_GIVEN DATA_

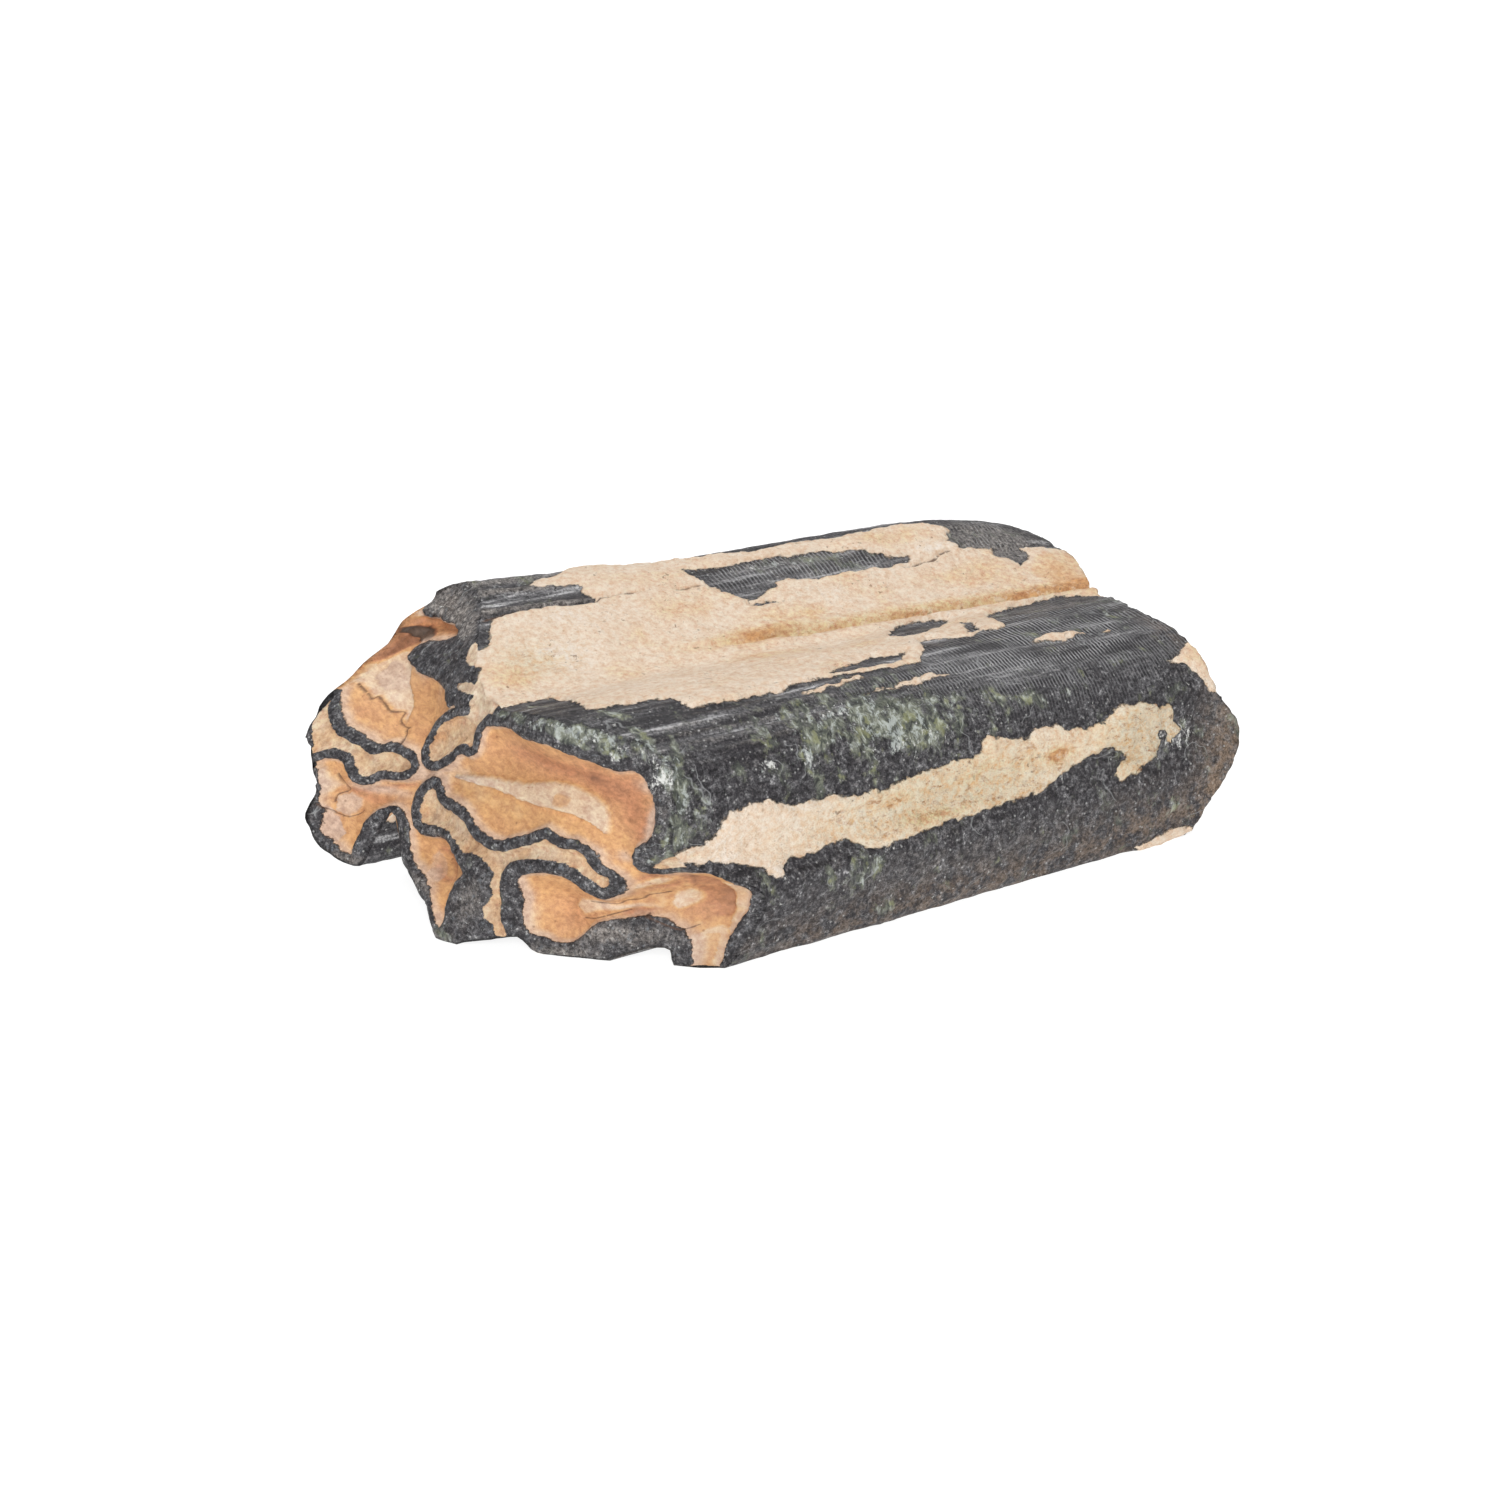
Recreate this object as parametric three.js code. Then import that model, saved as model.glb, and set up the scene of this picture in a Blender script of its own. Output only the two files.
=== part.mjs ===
// Fossil horse tooth: the crown of a lower cheek tooth, lying on its tongue side.
//
// X runs along the crown, from the chewing face (-X) to the broken root end (+X).
// Y runs across the jaw line: -Y is the hind side of the tooth, +Y the front side.
// Z points up: +Z is the cheek side, and the tongue side rests on Z = 0.
// The crown is one grown piece, so it is one mesh: a wall lofted between two outlines,
// closed by the worn chewing face at one end and by a rough break at the other.
import * as THREE from 'three';

// Driving dimensions, millimetres.
const CROWN_LENGTH = 57.0; // highest cusp of the chewing face to the far tip of the break
const CROWN_WIDTH = 30.5; // hind side to front side
const CROWN_DEPTH = 17.3; // tongue side to cheek side

// Fineness of the facets.
const STEPS_AROUND = 124;
const STEPS_ALONG = 13;
const CHEWING_RINGS = 13;
const BREAK_RINGS = 6;

// The outline at the chewing face and at the break, as matching [y, z] pairs:
// up the hind side, over the cheek side, down the front side, back along the tongue side.
const HIND_SIDE = [
  { chewing: [-13.2, 0.0], broken: [-12.9, 0.1] },
  { chewing: [-13.9, 2.5], broken: [-13.4, 2.2] },
  { chewing: [-14.2, 5.0], broken: [-13.3, 4.6] },
  { chewing: [-12.9, 7.2], broken: [-12.6, 7.4] },
  { chewing: [-13.0, 9.5], broken: [-12.4, 9.6] },
  { chewing: [-12.5, 11.6], broken: [-11.5, 11.2] },
  { chewing: [-11.4, 13.4], broken: [-9.9, 12.2] },
];
const CHEEK_SIDE = [
  { chewing: [-8.9, 14.8], broken: [-7.8, 12.9] },
  { chewing: [-5.9, 15.3], broken: [-5.0, 13.1] },
  { chewing: [-2.4, 14.9], broken: [-2.2, 12.9] },
  { chewing: [1.4, 14.0], broken: [1.4, 11.9] }, // the long groove between the two lobes
  { chewing: [4.4, 14.7], broken: [4.0, 12.1] },
  { chewing: [8.0, 16.2], broken: [6.8, 12.5] },
  { chewing: [12.2, 17.2], broken: [10.0, 13.1] },
  { chewing: [15.0, 17.0], broken: [12.0, 13.2] },
];
const FRONT_SIDE = [
  { chewing: [16.2, 15.6], broken: [13.0, 12.5] },
  { chewing: [16.2, 13.6], broken: [13.2, 11.0] },
  { chewing: [15.9, 11.6], broken: [12.9, 9.2] },
  { chewing: [15.2, 9.5], broken: [12.2, 7.6] },
  { chewing: [13.6, 8.0], broken: [11.4, 6.6] },
  { chewing: [12.6, 6.6], broken: [10.8, 5.6] },
  { chewing: [12.5, 4.6], broken: [10.4, 3.8] },
  { chewing: [11.9, 3.1], broken: [9.8, 1.8] },
];
const TONGUE_SIDE = [
  { chewing: [10.5, 2.1], broken: [9.0, 0.1] },
  { chewing: [9.2, 1.9], broken: [8.0, 0.0] },
  { chewing: [8.7, 3.4], broken: [7.4, 0.5] },
  { chewing: [8.1, 5.4], broken: [7.0, 0.7] }, // the cleft of the double knot
  { chewing: [7.3, 4.4], broken: [6.4, 0.6] },
  { chewing: [6.8, 3.0], broken: [5.8, 0.3] },
  { chewing: [4.5, 1.9], broken: [3.8, 0.1] },
  { chewing: [2.4, 1.3], broken: [2.0, 0.1] },
  { chewing: [0.7, 0.2], broken: [0.6, 0.0] },
  { chewing: [-0.6, 0.0], broken: [-0.8, 0.0] },
  { chewing: [-2.4, 0.5], broken: [-2.4, 0.3] },
  { chewing: [-4.0, 0.9], broken: [-3.8, 0.4] },
  { chewing: [-4.9, 0.3], broken: [-4.8, 0.1] },
  { chewing: [-6.2, 0.0], broken: [-6.2, 0.0] },
  { chewing: [-8.2, 0.0], broken: [-8.0, 0.0] },
  { chewing: [-10.0, 1.0], broken: [-9.7, 0.4] },
  { chewing: [-10.9, 1.0], broken: [-10.5, 0.4] },
  { chewing: [-11.3, 0.0], broken: [-11.0, 0.0] },
];
const OUTLINE = [...HIND_SIDE, ...CHEEK_SIDE, ...FRONT_SIDE, ...TONGUE_SIDE];

// How far each end lies along X at a few places [y, z, x]; a smooth sheet joins them.
const CHEWING_PLACES = [
  [9.9, 2.0, -1.3], // inner front cusp of the double knot
  [-0.6, 0.0, 0.0], // inner hind cusp of the double knot
  [8.8, 4.0, 0.3], // tip of the cleft between them
  [6.5, 3.0, 1.1],
  [6.4, 8.0, 2.6], // the narrow waist where the dentine lakes meet
  [-6.3, 0.0, 5.2], // inner hind cusp
  [-12.0, 0.0, 10.9],
  [-13.8, 5.0, 14.5], // the hind heel, broken back
  [-13.0, 8.5, 8.7],
  [-9.7, 5.5, 7.8],
  [-10.3, 13.0, 9.2],
  [-5.6, 15.0, 5.7], // hind cheek lobe
  [1.0, 14.0, 5.3], // groove between the lobes
  [5.4, 14.8, 5.7],
  [14.1, 15.5, 8.5], // front cheek lobe, chipped back
  [12.0, 17.3, 10.4],
  [15.0, 17.2, 10.4],
  [15.6, 11.0, 1.4],
  [15.2, 9.5, -0.7],
  [12.4, 6.0, -2.4], // front edge
];
const BREAK_PLACES = [
  [-12.9, 0.5, 49.4],
  [-13.1, 2.0, 50.4],
  [-13.1, 4.0, 52.3],
  [-12.6, 7.0, 53.7],
  [-12.6, 9.5, 51.6],
  [-9.6, 12.3, 51.4],
  [-4.5, 13.0, 50.6],
  [0.0, 12.0, 51.9],
  [3.3, 12.0, 53.0],
  [7.9, 12.5, 54.4],
  [10.0, 13.0, 54.1],
  [13.0, 13.0, 52.8],
  [12.0, 6.0, 53.0],
  [8.0, 0.0, 52.0],
  [0.0, 0.0, 50.6],
  [0.0, 6.5, 49.4],
];
const SHEET_SLACK = 2.0; // lets the sheet pass near its places instead of through them

// Hollows worn or broken into the two ends: middle, reach in Y and Z, and depth.
const CHEWING_HOLLOWS = [
  { y: -3.6, z: 11.2, reachY: 4.6, reachZ: 1.5, depth: 1.1 }, // hind cheek lobe
  { y: 10.6, z: 11.2, reachY: 2.4, reachZ: 1.7, depth: 0.8 }, // front cheek lobe
  { y: 11.2, z: 5.0, reachY: 1.4, reachZ: 1.6, depth: 0.6 }, // inner front cusp
  { y: 3.2, z: 4.0, reachY: 1.5, reachZ: 1.5, depth: 0.7 }, // knot
  { y: -4.8, z: 3.2, reachY: 1.9, reachZ: 1.3, depth: 1.0 }, // inner hind cusp
  { y: -10.9, z: 4.0, reachY: 1.6, reachZ: 1.3, depth: 0.9 }, // heel
  { y: 14.6, z: 14.4, reachY: 1.1, reachZ: 0.9, depth: 0.9 }, // chip above the front lobe
];
const BREAK_HOLLOWS = [
  { y: -6.0, z: 7.6, reachY: 3.2, reachZ: 1.9, depth: 2.2 }, // pulp of the hind half
  { y: 6.8, z: 7.2, reachY: 2.8, reachZ: 2.0, depth: 1.8 }, // pulp of the front half
  { y: -9.6, z: 3.2, reachY: 1.4, reachZ: 1.2, depth: 1.2 },
];

// The front lobe keeps its height past the middle of the crown, then rounds off.
const CREST = { y: 12, reachY: 4.5, from: 6, to: 11, rise: 17 };

// Low places within this height of the ground are worn flat, so the tooth rests on them.
const REST_WEAR = 0.12;

function smoothstep(value, low, high) {
  const part = THREE.MathUtils.clamp((value - low) / (high - low), 0, 1);
  return part * part * (3 - 2 * part);
}

function bell(distance, reach) {
  return Math.exp(-((distance / reach) ** 2));
}

// Solves a square system by elimination, largest pivot first.
function solve(rows) {
  const size = rows.length;
  for (let column = 0; column < size; column += 1) {
    let pivot = column;
    for (let row = column + 1; row < size; row += 1) {
      if (Math.abs(rows[row][column]) > Math.abs(rows[pivot][column])) pivot = row;
    }
    [rows[column], rows[pivot]] = [rows[pivot], rows[column]];
    for (let row = 0; row < size; row += 1) {
      if (row === column) continue;
      const factor = rows[row][column] / rows[column][column];
      for (let k = column; k <= size; k += 1) rows[row][k] -= factor * rows[column][k];
    }
  }
  return rows.map((row, index) => row[size] / row[index]);
}

function plateKernel(dy, dz) {
  const squared = dy * dy + dz * dz;
  return squared > 0 ? 0.5 * squared * Math.log(squared) : 0;
}

// A thin bent sheet near the given [y, z, x] places, returned as x(y, z).
function thinSheet(places) {
  const count = places.length;
  const rows = places.map(([y, z, x], i) => [
    ...places.map(([py, pz], j) => plateKernel(y - py, z - pz) + (i === j ? SHEET_SLACK : 0)),
    1, y, z, x,
  ]);
  for (const pick of [() => 1, ([y]) => y, ([, z]) => z]) {
    rows.push([...places.map(pick), 0, 0, 0, 0]);
  }
  const weights = solve(rows);
  const [base, slopeY, slopeZ] = weights.slice(count);
  return (y, z) => places.reduce(
    (sum, [py, pz], i) => sum + weights[i] * plateKernel(y - py, z - pz),
    base + slopeY * y + slopeZ * z,
  );
}

function hollowDepth(hollows, y, z) {
  return hollows.reduce(
    (sum, h) => sum + h.depth * bell(y - h.y, h.reachY) * bell(z - h.z, h.reachZ),
    0,
  );
}

const chewingSheet = thinSheet(CHEWING_PLACES);
const breakSheet = thinSheet(BREAK_PLACES);
const chewingFace = (y, z) => chewingSheet(y, z) + hollowDepth(CHEWING_HOLLOWS, y, z);
const breakFace = (y, z) => breakSheet(y, z) - hollowDepth(BREAK_HOLLOWS, y, z);

// The rim of one end: the smooth closed outline, lifted onto the sheet of that end.
function rim(end, sheet) {
  const points = OUTLINE.map((pair) => new THREE.Vector3(0, ...pair[end]));
  const curve = new THREE.CatmullRomCurve3(points, true, 'catmullrom');
  return Array.from({ length: STEPS_AROUND }, (_, i) => {
    const point = curve.getPoint(i / STEPS_AROUND);
    point.x = sheet(point.y, point.z);
    return point;
  });
}

function settle(point) {
  if (point.z < REST_WEAR) point.z = 0;
  return point;
}

function wallPoint(front, back, t) {
  const point = front.clone().lerp(back, t);
  const crest = bell(point.y - CREST.y, CREST.reachY) * smoothstep(point.z, CREST.from, CREST.to);
  point.z += crest * CREST.rise * t ** 4 * (1 - t);
  return settle(point);
}

// The middle line of an end: each of its points lies halfway between the cheek side
// and the tongue side of the rim.
function middleLine(ring) {
  const half = STEPS_AROUND / 2;
  const line = Array.from({ length: half + 1 }, (_, j) => {
    const partner = ring[(STEPS_AROUND - j) % STEPS_AROUND];
    return ring[j].clone().lerp(partner, 0.5);
  });
  line[0].lerp(line[1], 0.5);
  line[half].lerp(line[half - 1], 0.5);
  return line;
}

function buildTooth() {
  const positions = [];
  const indices = [];
  const add = (point) => positions.push(point.x, point.y, point.z) / 3 - 1;
  const addRing = (ring) => ring.map(add);

  // Joins two rings of vertex numbers; "flip" turns the faces over.
  const join = (near, far, flip) => {
    near.forEach((a, i) => {
      const next = (i + 1) % near.length;
      const [b, c, d] = [near[next], far[next], far[i]];
      const faces = [[a, c, b], [a, d, c]];
      for (const face of faces) {
        if (new Set(face).size < 3) continue;
        indices.push(...(flip ? face.reverse() : face));
      }
    });
  };

  const cap = (rimNumbers, ring, surface, rings, flip) => {
    const line = middleLine(ring);
    const atSurface = (point) => settle(point).setX(surface(point.y, point.z));
    let outer = rimNumbers;
    for (let k = 1; k < rings; k += 1) {
      const inward = ring.map((point, i) => {
        const j = Math.min(i, STEPS_AROUND - i);
        return atSurface(point.clone().lerp(line[j], k / rings));
      });
      const inner = addRing(inward);
      join(outer, inner, flip);
      outer = inner;
    }
    const lineNumbers = line.map((point) => add(atSurface(point.clone())));
    const middle = ring.map((_, i) => lineNumbers[Math.min(i, STEPS_AROUND - i)]);
    join(outer, middle, flip);
  };

  const front = rim('chewing', chewingFace);
  const back = rim('broken', breakFace);
  const wall = [];
  for (let k = 0; k <= STEPS_ALONG; k += 1) {
    wall.push(addRing(front.map((point, i) => wallPoint(point, back[i], k / STEPS_ALONG))));
  }
  for (let k = 0; k < STEPS_ALONG; k += 1) join(wall[k], wall[k + 1], false);
  cap(wall[0], front.map(settle), chewingFace, CHEWING_RINGS, true);
  cap(wall[STEPS_ALONG], back.map(settle), breakFace, BREAK_RINGS, false);

  const geometry = new THREE.BufferGeometry();
  geometry.setAttribute('position', new THREE.Float32BufferAttribute(positions, 3));
  geometry.setIndex(indices);
  return geometry;
}

// Brings the tooth to its driving dimensions, centred over the origin and resting on Z = 0.
function sizeAndSeat(geometry) {
  geometry.computeBoundingBox();
  const size = geometry.boundingBox.getSize(new THREE.Vector3());
  geometry.scale(CROWN_LENGTH / size.x, CROWN_WIDTH / size.y, CROWN_DEPTH / size.z);
  geometry.computeBoundingBox();
  const centre = geometry.boundingBox.getCenter(new THREE.Vector3());
  geometry.translate(-centre.x, -centre.y, -geometry.boundingBox.min.z);
  geometry.computeVertexNormals();
  return geometry;
}

const enamel = new THREE.MeshStandardMaterial({ color: '#3f4042', roughness: 0.55, metalness: 0 });
const tooth = new THREE.Mesh(sizeAndSeat(buildTooth()), enamel);
tooth.name = 'tooth';

const fossil = new THREE.Group();
fossil.add(tooth);

export default fossil;
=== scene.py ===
# Looks of a fossil horse tooth: the crown of a lower cheek tooth, lying on its tongue side.
#
# All shape numbers are millimetres, in the frame the tooth was measured in: X along the
# crown from the chewing face to the break, Y across from the hind side to the front side,
# Z up from the tongue side to the cheek side. SEAT and FIT bring them to the row frame.
import math

import bpy
import numpy as np
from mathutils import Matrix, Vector, noise
from mathutils.geometry import delaunay_2d_cdt


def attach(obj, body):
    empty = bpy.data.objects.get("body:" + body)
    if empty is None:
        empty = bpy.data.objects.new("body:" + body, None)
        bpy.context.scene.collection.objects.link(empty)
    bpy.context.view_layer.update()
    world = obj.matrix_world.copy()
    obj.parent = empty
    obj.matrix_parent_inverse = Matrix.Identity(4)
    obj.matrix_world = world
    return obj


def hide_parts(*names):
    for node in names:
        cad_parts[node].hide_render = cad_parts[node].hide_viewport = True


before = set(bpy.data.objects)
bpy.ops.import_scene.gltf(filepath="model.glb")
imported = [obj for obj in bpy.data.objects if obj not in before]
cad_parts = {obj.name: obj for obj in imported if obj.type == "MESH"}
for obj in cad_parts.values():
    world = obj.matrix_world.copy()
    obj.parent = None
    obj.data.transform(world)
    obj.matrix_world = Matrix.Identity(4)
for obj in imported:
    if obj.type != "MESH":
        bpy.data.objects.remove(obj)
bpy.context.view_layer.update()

MM = 0.001
SEAT = np.array([25.852, 1.026, 0.0])
FIT = np.array([0.9991, 0.9984, 1.0017])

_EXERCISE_
Nothing beyond the lines starting at the line containing "const enamel = new" and ending at the line containing "import math" is to be reproduced; reproduce those lines exactly, both ends included.

_SOLUTION TO THIS TASK_
const enamel = new THREE.MeshStandardMaterial({ color: '#3f4042', roughness: 0.55, metalness: 0 });
const tooth = new THREE.Mesh(sizeAndSeat(buildTooth()), enamel);
tooth.name = 'tooth';

const fossil = new THREE.Group();
fossil.add(tooth);

export default fossil;
=== scene.py ===
# Looks of a fossil horse tooth: the crown of a lower cheek tooth, lying on its tongue side.
#
# All shape numbers are millimetres, in the frame the tooth was measured in: X along the
# crown from the chewing face to the break, Y across from the hind side to the front side,
# Z up from the tongue side to the cheek side. SEAT and FIT bring them to the row frame.
import math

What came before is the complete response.